The only thing evolution disproves is that the living beings in this world were not created in their current state, and that humans were not formed out of mounds of dirt and human bones. It disproves certain myths, but not the existence of gods.
1 person likes this
@TwilightGuardian (70)
•
11 Jan 09
Evolution has nothing to say about the existence of any deity. However, certain religious texts such as the Bible draw conclusions which are at odds with the scientific facts of evolution, so it still has a lot to say about the ridiculous claims of many of the world's religions today. When under scientific scrutiny, such claims are exposed as the irrational nonsense they are.
@youngsweetheart (772)
• United States
10 Jan 09
I've long been of the opinion that science and God do not have to be mutually exclusive; there's no reason to think that we didn't evolve as science said, but there's also no reason to think that perhaps that evolution is exactly what God intended.
And the Big Bang theory? Maybe the universe DID happen because of the so-called "big bang"...but maybe there was a big bang to begin with because God wanted there to be a big bang.
For religious people, God can be found in anything - even science.
@GADHISUNU (2162)
• India
10 Jan 09
That depends what you think is God.
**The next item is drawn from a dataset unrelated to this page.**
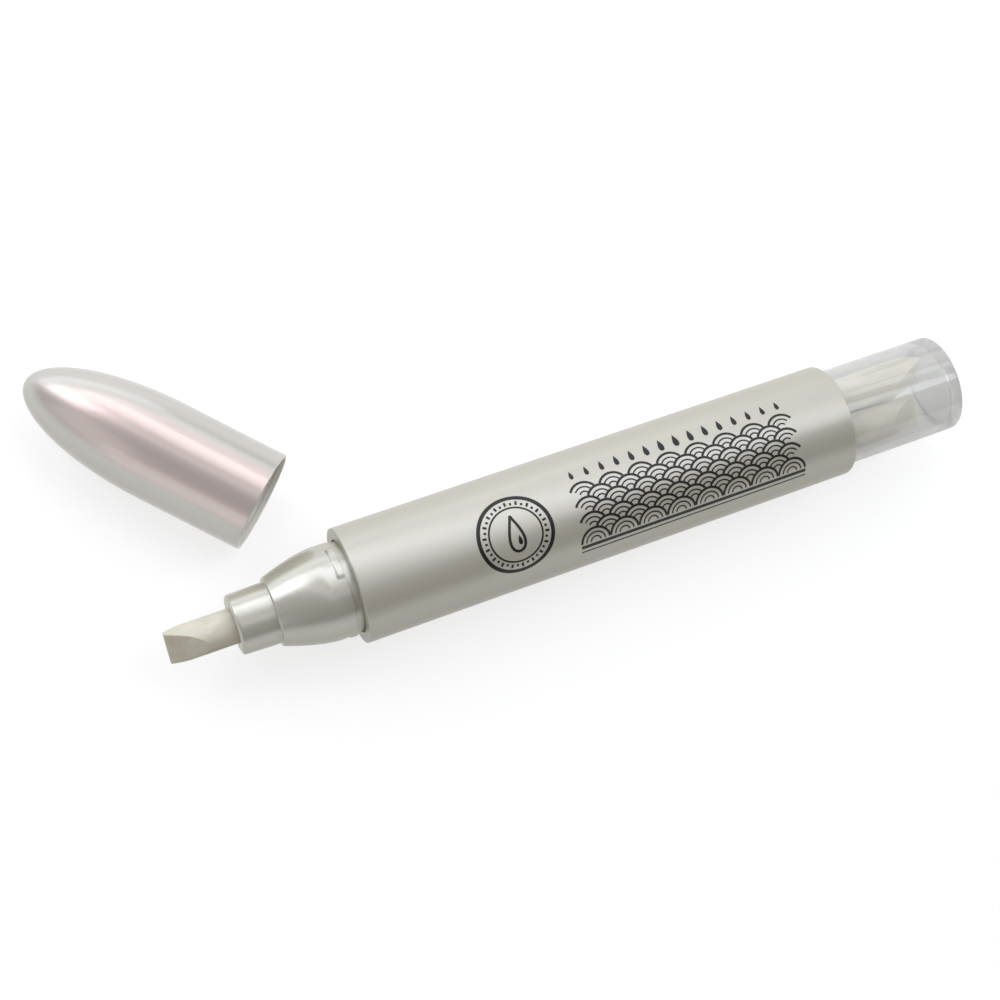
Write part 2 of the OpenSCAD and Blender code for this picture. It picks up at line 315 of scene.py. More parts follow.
def pearl_plastic(name, base, shade, pearl, edge, share, roughness, coat,
                  silk=0.0, inside=None, yaw=0.0):
    """Milky plastic under a silky pearl sheen, whose tint turns from pearl to edge at a slant and is
    dimmed at the outline as painted shade.
    """
    material, tree, output = new_material(name)
    flow = grain(tree, 14.0, stretch=(0.4, 1.0, 1.0), detail=3.0, yaw=yaw)
    body = add(tree, "ShaderNodeMix", {
        "Factor": flow.outputs["Fac"],
        "A": srgb(base),
        "B": srgb(shade),
    }, {"data_type": "RGBA"})
    gloss = add(tree, "ShaderNodeMapRange", {
        "Value": flow.outputs["Fac"],
        "To Min": roughness - 0.03,
        "To Max": roughness + 0.04,
    })
    soft = add(tree, "ShaderNodeMath", {0: gloss.outputs["Result"], 1: silk})
    wave = grain(tree, 2.2, stretch=(0.25, 1.0, 1.0), detail=2.0, yaw=yaw)
    bump = add(tree, "ShaderNodeBump", {
        "Height": wave.outputs["Fac"],
        "Strength": 0.04,
        "Distance": 0.05 * MM,
    })
    milk = add(tree, "ShaderNodeBsdfPrincipled", {
        "Base Color": body.outputs["Result"],
        "Roughness": gloss.outputs["Result"],
        "Coat Weight": coat,
        "Coat Roughness": 0.12,
        "Normal": bump.outputs["Normal"],
    })
    # Real mica flakes are about 0.03 mm and don't show, so they are drawn four times as coarse.
    flakes = grain(tree, FLAKE_MM, detail=1.0)
    slant = add(tree, "ShaderNodeLayerWeight", {"Blend": 0.5, "Normal": bump.outputs["Normal"]})
    # Painted shade: towards the outline the sheen's tint is dimmed, so the edges darken whatever light
    # falls there.
    painted_outline_shade = [SHEEN_OUTLINE_SHADE * part for part in srgb(edge)[:3]]
    tint = add(tree, "ShaderNodeValToRGB", {"Fac": slant.outputs["Facing"]}, stops=[
        (0.08, srgb(pearl)),
        (0.3, srgb(edge)),
        (0.6, (*painted_outline_shade, 1.0)),
    ])
    glint = add(tree, "ShaderNodeMapRange", {
        "Value": flakes.outputs["Fac"],
        "From Min": 0.3,
        "From Max": 0.75,
        "To Min": share * 0.9,
        "To Max": share * 1.25,
    })
    mica = add(tree, "ShaderNodeBsdfAnisotropic", {
        "Color": tint.outputs["Color"],
        "Roughness": soft.outputs["Value"],
        "Normal": bump.outputs["Normal"],
    })
    sheen = add(tree, "ShaderNodeMixShader", {
        0: glint.outputs["Result"],
        1: milk.outputs["BSDF"],
        2: mica.outputs["BSDF"],
    })
    if inside:
        # The lacquer stops at the rim, and the inner faces show the plain moulding.
        mask = add(tree, "ShaderNodeAttribute", settings={"attribute_name": "bare_moulding"})
        bare = add(tree, "ShaderNodeBsdfPrincipled", {
            "Base Color": srgb(inside),
            "Roughness": 0.4,
            "Normal": bump.outputs["Normal"],
        })
        sheen = add(tree, "ShaderNodeMixShader", {
            0: mask.outputs["Fac"],
            1: sheen.outputs["Shader"],
            2: bare.outputs["BSDF"],
        })
    tree.links.new(sheen.outputs["Shader"], output.inputs["Surface"])
    return material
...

If for you God is a Creator bringing into existence beings from nothingness or by "fashioning" things out of dirt or whatever starting material, and then God cannot be in error(I mean mistakes) then Evolution at least is a competent disputingtheory for God and His Creation. But let's say instead that the Cosmic Law[yet fully undiscovered] itself is taken to be God. Then you are a little better off. It absorbs all the developments of Science into a compatible concept of God. Of course you have also been carefull in wording your question: God as portrayed by religion... would be destroyed.
There is yet another way in which God need not be brushed aside by the March of Science or whatever human endeavor. Suppose, God for you was not the Creator, for you take that Creation and all that is real and tactile was somehow not REAL then God would not be what most religions hold He is, and therefore be immune to being destroyed by any New Knowledge uncovered by Human Endeavor.